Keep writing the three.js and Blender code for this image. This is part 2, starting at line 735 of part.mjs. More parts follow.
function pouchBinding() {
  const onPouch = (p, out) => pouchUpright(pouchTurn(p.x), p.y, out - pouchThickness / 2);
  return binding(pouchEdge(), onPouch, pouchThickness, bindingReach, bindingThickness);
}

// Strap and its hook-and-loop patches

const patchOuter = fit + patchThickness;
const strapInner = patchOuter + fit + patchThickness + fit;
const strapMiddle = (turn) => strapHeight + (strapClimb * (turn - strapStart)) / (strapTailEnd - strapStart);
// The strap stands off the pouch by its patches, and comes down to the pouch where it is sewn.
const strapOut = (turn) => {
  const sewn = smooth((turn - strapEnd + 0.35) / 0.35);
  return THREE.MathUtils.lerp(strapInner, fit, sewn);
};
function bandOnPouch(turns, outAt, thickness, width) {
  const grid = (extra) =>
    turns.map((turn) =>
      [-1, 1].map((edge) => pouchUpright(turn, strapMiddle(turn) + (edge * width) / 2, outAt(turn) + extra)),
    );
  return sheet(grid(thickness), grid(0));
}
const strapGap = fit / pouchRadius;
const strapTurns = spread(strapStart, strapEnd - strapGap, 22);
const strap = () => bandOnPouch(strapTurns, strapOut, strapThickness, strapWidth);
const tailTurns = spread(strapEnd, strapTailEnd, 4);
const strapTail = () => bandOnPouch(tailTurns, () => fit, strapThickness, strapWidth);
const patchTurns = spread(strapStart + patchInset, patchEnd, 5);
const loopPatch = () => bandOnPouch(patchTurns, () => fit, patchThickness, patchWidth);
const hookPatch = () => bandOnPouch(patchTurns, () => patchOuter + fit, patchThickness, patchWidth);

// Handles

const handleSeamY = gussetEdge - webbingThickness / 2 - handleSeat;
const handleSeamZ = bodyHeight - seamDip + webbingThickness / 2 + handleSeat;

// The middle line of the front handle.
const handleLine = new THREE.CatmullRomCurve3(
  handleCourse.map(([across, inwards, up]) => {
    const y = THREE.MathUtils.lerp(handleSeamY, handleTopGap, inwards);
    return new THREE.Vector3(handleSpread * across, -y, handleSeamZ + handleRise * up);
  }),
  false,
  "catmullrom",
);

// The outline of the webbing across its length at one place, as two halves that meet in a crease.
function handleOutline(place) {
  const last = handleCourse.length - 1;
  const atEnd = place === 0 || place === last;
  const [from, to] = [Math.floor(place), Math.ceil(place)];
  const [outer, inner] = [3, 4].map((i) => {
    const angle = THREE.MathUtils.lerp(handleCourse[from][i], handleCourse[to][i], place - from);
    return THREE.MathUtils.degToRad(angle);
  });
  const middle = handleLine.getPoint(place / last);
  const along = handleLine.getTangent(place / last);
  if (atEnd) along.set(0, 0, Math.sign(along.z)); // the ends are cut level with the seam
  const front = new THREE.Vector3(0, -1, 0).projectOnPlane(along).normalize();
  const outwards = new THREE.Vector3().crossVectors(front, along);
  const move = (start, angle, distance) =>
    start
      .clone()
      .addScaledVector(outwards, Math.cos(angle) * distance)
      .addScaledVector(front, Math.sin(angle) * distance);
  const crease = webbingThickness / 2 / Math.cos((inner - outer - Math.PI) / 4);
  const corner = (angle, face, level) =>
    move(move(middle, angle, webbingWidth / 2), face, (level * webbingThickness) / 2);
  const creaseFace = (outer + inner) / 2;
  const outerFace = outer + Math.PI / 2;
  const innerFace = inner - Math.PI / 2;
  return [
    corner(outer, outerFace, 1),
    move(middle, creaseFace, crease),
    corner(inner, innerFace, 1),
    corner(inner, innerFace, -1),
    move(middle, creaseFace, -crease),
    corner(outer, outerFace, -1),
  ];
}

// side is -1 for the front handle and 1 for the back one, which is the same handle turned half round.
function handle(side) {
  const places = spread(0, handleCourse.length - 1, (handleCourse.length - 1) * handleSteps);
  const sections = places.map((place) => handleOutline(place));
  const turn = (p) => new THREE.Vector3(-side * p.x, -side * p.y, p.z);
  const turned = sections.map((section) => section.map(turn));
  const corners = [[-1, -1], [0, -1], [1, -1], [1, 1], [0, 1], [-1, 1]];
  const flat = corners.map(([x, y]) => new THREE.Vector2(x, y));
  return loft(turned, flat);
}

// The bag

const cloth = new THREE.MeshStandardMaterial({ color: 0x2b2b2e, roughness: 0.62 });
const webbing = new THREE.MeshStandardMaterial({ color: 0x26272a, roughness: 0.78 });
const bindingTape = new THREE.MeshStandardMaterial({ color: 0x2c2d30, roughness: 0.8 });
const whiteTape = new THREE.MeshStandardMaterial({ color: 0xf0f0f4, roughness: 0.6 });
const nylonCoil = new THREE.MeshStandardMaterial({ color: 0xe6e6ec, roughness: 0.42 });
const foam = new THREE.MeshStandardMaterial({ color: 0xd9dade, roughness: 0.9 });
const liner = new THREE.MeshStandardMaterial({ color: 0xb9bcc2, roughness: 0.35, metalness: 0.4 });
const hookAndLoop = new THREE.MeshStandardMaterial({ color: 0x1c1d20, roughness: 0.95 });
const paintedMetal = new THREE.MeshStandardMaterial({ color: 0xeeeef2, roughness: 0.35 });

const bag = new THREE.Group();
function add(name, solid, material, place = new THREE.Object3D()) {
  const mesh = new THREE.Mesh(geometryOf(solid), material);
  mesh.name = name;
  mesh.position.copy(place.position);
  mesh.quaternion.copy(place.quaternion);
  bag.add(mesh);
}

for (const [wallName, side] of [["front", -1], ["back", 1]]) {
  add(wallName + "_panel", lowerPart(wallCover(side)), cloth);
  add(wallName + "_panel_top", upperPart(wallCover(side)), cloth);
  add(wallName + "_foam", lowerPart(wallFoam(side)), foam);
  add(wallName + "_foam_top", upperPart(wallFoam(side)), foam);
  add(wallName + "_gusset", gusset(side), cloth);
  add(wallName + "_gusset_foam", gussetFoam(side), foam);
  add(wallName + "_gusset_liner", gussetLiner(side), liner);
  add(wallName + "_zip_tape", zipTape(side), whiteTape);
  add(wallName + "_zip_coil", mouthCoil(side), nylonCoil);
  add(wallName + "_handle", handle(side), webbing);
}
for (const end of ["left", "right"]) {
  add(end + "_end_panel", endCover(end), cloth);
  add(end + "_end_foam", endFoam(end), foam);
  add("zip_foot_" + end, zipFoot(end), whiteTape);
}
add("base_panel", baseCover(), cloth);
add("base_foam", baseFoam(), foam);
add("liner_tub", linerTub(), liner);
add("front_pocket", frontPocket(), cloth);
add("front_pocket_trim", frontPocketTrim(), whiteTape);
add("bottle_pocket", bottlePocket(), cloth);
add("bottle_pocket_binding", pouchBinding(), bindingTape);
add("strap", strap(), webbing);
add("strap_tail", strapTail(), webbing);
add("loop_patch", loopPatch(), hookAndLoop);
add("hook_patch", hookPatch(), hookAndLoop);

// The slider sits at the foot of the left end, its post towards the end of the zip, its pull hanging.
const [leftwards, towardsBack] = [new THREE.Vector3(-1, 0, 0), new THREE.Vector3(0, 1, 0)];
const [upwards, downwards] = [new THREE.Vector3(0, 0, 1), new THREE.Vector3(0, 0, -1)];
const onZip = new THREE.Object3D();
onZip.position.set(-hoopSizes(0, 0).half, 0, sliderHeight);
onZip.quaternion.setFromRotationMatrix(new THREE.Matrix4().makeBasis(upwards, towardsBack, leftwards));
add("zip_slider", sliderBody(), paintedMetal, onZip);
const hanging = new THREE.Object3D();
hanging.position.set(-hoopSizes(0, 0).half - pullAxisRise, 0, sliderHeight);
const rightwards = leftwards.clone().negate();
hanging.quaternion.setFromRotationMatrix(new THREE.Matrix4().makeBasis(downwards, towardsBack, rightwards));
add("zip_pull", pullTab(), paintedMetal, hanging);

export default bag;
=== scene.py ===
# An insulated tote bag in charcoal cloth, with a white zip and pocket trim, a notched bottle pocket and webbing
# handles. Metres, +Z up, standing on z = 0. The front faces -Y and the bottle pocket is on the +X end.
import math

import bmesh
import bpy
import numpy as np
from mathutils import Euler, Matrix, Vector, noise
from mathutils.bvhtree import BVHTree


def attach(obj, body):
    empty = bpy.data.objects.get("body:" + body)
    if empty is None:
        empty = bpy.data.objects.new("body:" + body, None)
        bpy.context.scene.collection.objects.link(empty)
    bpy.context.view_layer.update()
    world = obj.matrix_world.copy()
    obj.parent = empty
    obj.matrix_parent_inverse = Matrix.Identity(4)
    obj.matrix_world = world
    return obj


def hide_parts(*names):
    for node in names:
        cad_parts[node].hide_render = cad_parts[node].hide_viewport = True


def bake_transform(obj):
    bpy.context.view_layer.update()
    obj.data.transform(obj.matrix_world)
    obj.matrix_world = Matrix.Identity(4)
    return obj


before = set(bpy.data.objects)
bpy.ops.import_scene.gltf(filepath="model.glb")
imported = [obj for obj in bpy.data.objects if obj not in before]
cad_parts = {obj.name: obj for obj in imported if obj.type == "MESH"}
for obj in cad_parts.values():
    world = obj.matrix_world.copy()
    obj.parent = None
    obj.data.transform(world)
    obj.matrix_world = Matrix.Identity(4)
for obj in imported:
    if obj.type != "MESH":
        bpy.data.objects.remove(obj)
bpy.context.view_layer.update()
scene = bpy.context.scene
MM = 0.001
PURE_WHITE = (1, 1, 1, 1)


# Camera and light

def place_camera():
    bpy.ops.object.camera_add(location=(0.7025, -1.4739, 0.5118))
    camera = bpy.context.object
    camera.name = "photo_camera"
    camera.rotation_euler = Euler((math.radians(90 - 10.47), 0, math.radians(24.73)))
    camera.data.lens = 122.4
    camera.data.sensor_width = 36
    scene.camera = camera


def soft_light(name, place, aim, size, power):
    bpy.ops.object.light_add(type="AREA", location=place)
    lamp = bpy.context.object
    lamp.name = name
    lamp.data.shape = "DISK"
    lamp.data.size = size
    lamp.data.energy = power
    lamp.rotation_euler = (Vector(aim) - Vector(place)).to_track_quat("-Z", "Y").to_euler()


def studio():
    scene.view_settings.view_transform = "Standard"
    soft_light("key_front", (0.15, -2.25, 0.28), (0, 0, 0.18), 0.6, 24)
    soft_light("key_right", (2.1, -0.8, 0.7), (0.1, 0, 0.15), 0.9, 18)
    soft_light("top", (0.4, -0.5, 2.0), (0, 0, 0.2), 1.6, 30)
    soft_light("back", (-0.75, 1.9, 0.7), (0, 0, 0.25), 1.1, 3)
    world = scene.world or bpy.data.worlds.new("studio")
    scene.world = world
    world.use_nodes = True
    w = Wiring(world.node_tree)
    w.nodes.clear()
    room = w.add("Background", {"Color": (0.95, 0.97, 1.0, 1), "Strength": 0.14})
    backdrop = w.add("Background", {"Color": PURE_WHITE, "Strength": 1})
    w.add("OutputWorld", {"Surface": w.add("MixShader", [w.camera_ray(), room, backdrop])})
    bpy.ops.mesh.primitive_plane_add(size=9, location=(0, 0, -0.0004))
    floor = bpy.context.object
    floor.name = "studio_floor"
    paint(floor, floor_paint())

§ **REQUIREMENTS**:
Starting at the line that contains "if empty is" and ending at the line that contains "obj.parent = empty", repeat each line exactly, both ends included, and nothing else.

§ **WORKED ANSWER**:
    if empty is None:
        empty = bpy.data.objects.new("body:" + body, None)
        bpy.context.scene.collection.objects.link(empty)
    bpy.context.view_layer.update()
    world = obj.matrix_world.copy()
    obj.parent = empty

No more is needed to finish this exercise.